The sciences have led the data revolution because of their very nature, and the humanities’ “data” started out as mostly collections of digital creative works; but there are legitimate “pure data” endeavors that are exclusive (mostly) of science. The Council on Library and Information Resources has just released a report, “One Culture. Computationally Intensive Research in the Humanities and Social Sciences: A Report on the Experiences of First Respondents to the Digging Into Data Challenge,” based on interviews of recipients of grants through the Digging into Data program, led by the NEH, who partnered with JISC in the UK, SSHRC in Canada, and NSF. The table of contents, listing the cases studied, is informative:
- Using Zotero and TAPOR on the Old Bailey Proceedings: Data Mining with Criminal Intent (DMCI)
- Digging into the Enlightenment: Mapping the Republic of Letters
- Towards Dynamic Variorum Editions (DVE)
- Mining a Year of Speech
- Harvesting Speech Datasets for Linguistic Research on the Web
- Structural Analysis of Large Amounts of Music Information (SALAMI)
- Digging into Image Data to Answer Authorship Related Questions (DID-ARQ)
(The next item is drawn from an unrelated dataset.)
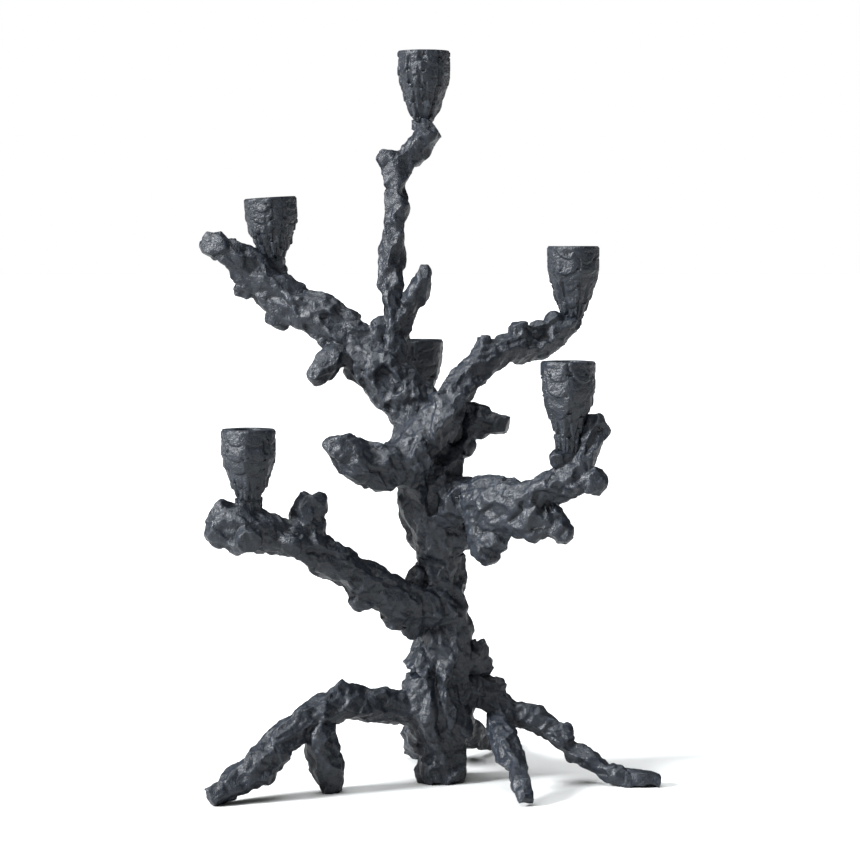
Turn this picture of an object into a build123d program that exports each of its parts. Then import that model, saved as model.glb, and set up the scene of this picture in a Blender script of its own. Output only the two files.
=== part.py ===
from build123d import *
import math
import os

# A free-standing candelabrum cast as a gnarled, leafless tree: arching roots carry a stump
# of a trunk, and its limbs end in six scaled cups for dinner candles. Millimetres, +Z up,
# the front is -Y, the origin is the centre of the trunk foot where it meets the table.

# Driving dimensions
candle_bore_radius = 11.25      # takes a standard 22 mm dinner candle
candle_bore_depth = 25.0
rim_radius = 20.4               # outside of a cup at its flat rim
cup_wall_radius = 19.0          # the cup's body behind its scales
scale_radius = 8.4              # one thumb-pressed scale on a cup
scale_thickness = 3.4
scales_in_a_row = 7
stud_radius = 3.0               # threaded rods that draw the castings together
stud_reach = 11.0               # how far a stud goes into each of its two castings
thin_stud_radius = 2.0
thin_stud_reach = 7.0
stud_clearance = 0.1
corners = 9                     # facets round a limb
unevenness = (1.0, 0.92, 1.07, 0.96, 1.05, 0.9, 1.06, 0.94, 1.03)

# Each path is a row of (x, y, z, radius) down the middle of a limb.
# A path is given from inside its parent casting; the seam is the station named beside it.
trunk_foot_path = [
    (2, 0, 0, 20), (1, 0, 9, 21), (0, 0, 24, 18), (-1, 0, 38, 22),
    (-1, 0, 54, 28), (-2, 0, 71, 30), (-3, 0, 88, 27),
]
trunk_lower_path = [
    (-3, 0, 88, 27), (1, 0, 103, 23.5), (3, 0, 123, 21), (2, 0, 143, 19),
    (0, 0, 163, 18.5), (0, 0, 183, 18.5),
]
trunk_crown_path = [
    (0, 0, 183, 18.5), (-3, -2, 200, 23), (-7, -6, 217, 26), (-8, -8, 237, 27),
    (-9, -9, 257, 27), (-9, -5, 279, 25.5), (-23, 0, 302, 22), (-40, 4, 320, 21), (-54, 7, 338, 21.5),
]
crown_ridge_path = [(-30, -22, 262, 19), (-9, -27, 283, 18), (3, -25, 301, 15.5), (13, -18, 317, 12.5)]

root_left_path = [
    (-9, -5, 63, 18), (-38, -14, 63, 14), (-49, -20, 65, 12.5), (-65, -28, 67, 13.5),
    (-79, -36, 71, 14.5), (-92, -44, 65, 13), (-105, -51, 58, 12.5), (-119, -58, 49, 12.5),
    (-132, -65, 38, 13), (-144, -73, 27, 14), (-157, -80, 18, 12), (-168, -86, 12, 9),
    (-179, -91, 5, 7.5),
]
root_left_front_path = [
    (-97, -50, 66, 9), (-95, -52, 52, 12), (-93, -49, 38, 13.5), (-91, -45, 22, 12.5),
    (-90, -42, 9, 10.5), (-89, -41, 0, 9),
]
root_right_path = [
    (10, 0, 74, 17), (34, 7, 73, 13), (46, 8, 64, 11.5), (60, 8, 54.5, 11),
    (80, 5, 47, 10), (96, 0, 37, 10.5), (108, -5, 26, 8.5), (125, -12, 15, 7.5),
    (140, -18, 8, 7), (155, -21, 5, 7), (173, -22, 5, 6.5),
]
root_right_front_path = [
    (49, 8, 56, 8), (46, -9, 46, 9.5), (49, -25, 38, 11), (54, -43, 30, 10.5),
    (60, -65, 21, 8), (63, -85, 11, 6.2), (65, -97, 3, 4.5),
]
root_back_path = [
    (6, 10, 55, 15), (12, 32, 44, 12.5), (18, 55, 34, 11), (28, 90, 20, 10.5),
    (39, 122, 11, 8.5), (48, 146, 4, 7),
]
root_back_left_path = [
    (-12, 10, 52, 14), (-16, 32, 43, 11.5), (-19, 55, 30, 9.5), (-22, 82, 14, 8.5), (-23, 98, 6, 7.5),
]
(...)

- Railroads and the Making of Modern America
A summit of directors of the highest-level US agencies (OSTP, NSF, NIH, DOE, DOD, DARPA, and USGS) met on 29 March 2012 in a panel discussion at AAAS (moderated by Steve Lohr, a reporter from the New York Times), “Challenges and Opportunities in Big Data.” They declared their support for (or at least activity in) “big, i.e. supported by large or wealthy institutions) data.” Reaction was from academia and industry. Significant was that so many institutions are sitting up and taking notice that “data” is not an ancillary activity distributed among pockets throughout the world. It was an interdisciplinary meeting where the participants truly had something in common.
Mentioned were education for data skills, business demand for people with such skills, programs in subject domains addressing data (e.g., IDASH, a training and infrastructure program in the biomedical domain; NASA and its international collaborations; the convergence of physics/astronomy and biomedicine in discovering they are using similar techniques), using data to enhance innovation and competitiveness, the decentralization of ownership of data, privacy and patient-donated data, economic discrimination in access to data (interesting, in that Open Data combats that precisely). One observation was the need to train young scientists in statistical thinking, beyond facility in their own domains: not only data mining but taking a broader, higher perspective.
One attendee from RPI remarked on the need to instill “social side” behaviors of collaboration, marketing, foreign languages, and non-technical tasks. A scientist at Google was quoted as saying the hardest positions to fill are statisticians.
Another attendee from the National Council of Teachers of Mathematics mad the interesting observation that the education field generates not so much data as information, and asked how educators could join the data community.
An archive of this webcast will be available on nsf.gov within two days of this event.